In the second round it could be possible that this particular node and this node is dropped or this node and this node is dropped and you can see that every time we drop node we are effectively cutting the connections to and from that particular node. So, this gives us a new kind of a neural network architecture and we are training a lot of such kind of different architectures in one training iteration.

So we apply dropout during training and in order to compensate for drop out what we do is during prediction time we multiply the activation of each of the unit where drop out is applied by the factor of dropout. So, in this case what will happen is the activations out of this particular node we will be scaled by 50 percent, because that was the dropout rate.

So, this is how we apply dropout as a regularization strategy in case of neural network. So, when we face the problem over fitting in neural network, we either try to get more examples or we apply one of these regularization strategies. Whenever we are faced with under fitting problem in neural network we can increase the complexity of the model by simply adding more layers to the network.

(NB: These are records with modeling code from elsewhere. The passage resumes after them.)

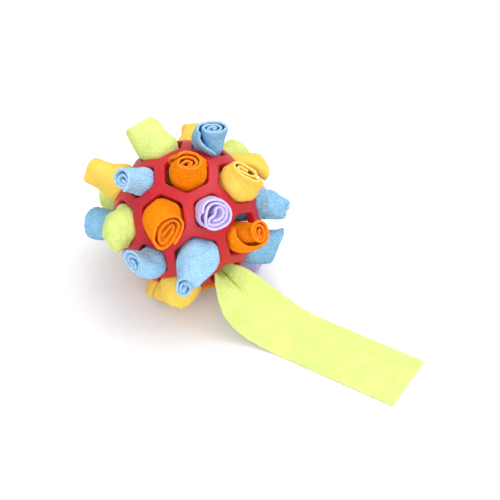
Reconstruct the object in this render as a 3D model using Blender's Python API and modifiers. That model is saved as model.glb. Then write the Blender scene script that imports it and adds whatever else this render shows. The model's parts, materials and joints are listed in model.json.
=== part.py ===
"""Dog snuffle ball.

A hollow moulded rubber ball is a lattice with twelve five-sided and twenty
six-sided holes. A strip of fleece is rolled up and pushed into each hole, and
treats are hidden in the rolls and in the space in the middle. One strip is left
unrolled and lies on the floor like a tail. Each strip pulls out of its own hole.

Metres, +Z up. The camera side of the ball is -Y. The origin is on the floor, where
the axis of the lowest roll meets it.
"""
import math
from collections import namedtuple

import bpy
import bmesh
from mathutils import Matrix, Vector

# The rubber ball
BALL_RADIUS = 0.0525
BALL_WALL = 0.0065
BAR_WIDTH = 0.0083
HOLE_FILLET = 0.0036
RIM_BEVEL = 0.0008
BALL_LIFT = 0.0095

# How the ball lies: the way its front five-sided hole faces, and its turn about it
FRONT_HOLE_AZIMUTH = -63.6
FRONT_HOLE_ELEVATION = 39.2
BALL_SPIN = 8.6

# The fleece, and the fit of a roll in its hole
FLEECE = 0.002
ROLL_GAP = 0.0004
TREAT_SPACE_RADIUS = 0.027
HEX_ROOT_ANGLE = 16.2
PENT_ROOT_ANGLE = 12.4
CORE_RADIUS = 0.0024
CORE_FLAP = 0.0010
ROOT_FLEECE_SHARE = 0.6
FULL_TURN_SHARE = 0.25
FLOOR_BITE = 0.0005

# How far the strips stick out of the ball
PUSHED_IN_REACH = 0.0010
LOW_REACH = 0.0095
TUCKED_REACH = 0.0140
SHORT_REACH = 0.0165
MIDDLE_REACH = 0.0195
LONG_REACH = 0.0240
TAB_REACH = 0.0220

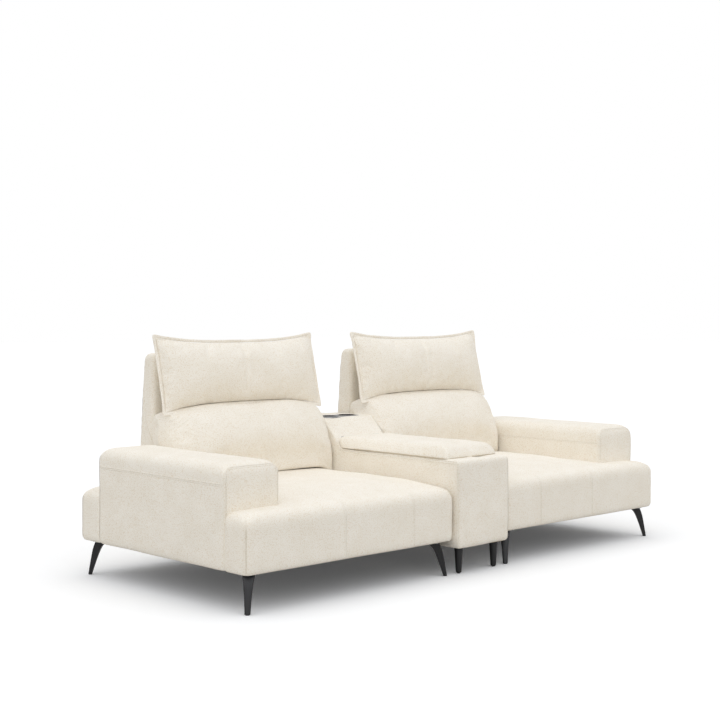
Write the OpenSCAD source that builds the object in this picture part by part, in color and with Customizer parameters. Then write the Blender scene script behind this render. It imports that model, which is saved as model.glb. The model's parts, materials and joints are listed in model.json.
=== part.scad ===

So, in this session we looked at mathematical foundations of deep learning, we understood we studied basics of tensors. The tensors that we encounter in practice the key tensor operations in deep learning and some of the basics of training and regularization in the deep learning. With this session you are now well equipped with basic understanding of machine learning flow, from the next session onwards we will start diving deeper into practical or implementation aspect of machine learning pipeline with tensor flow.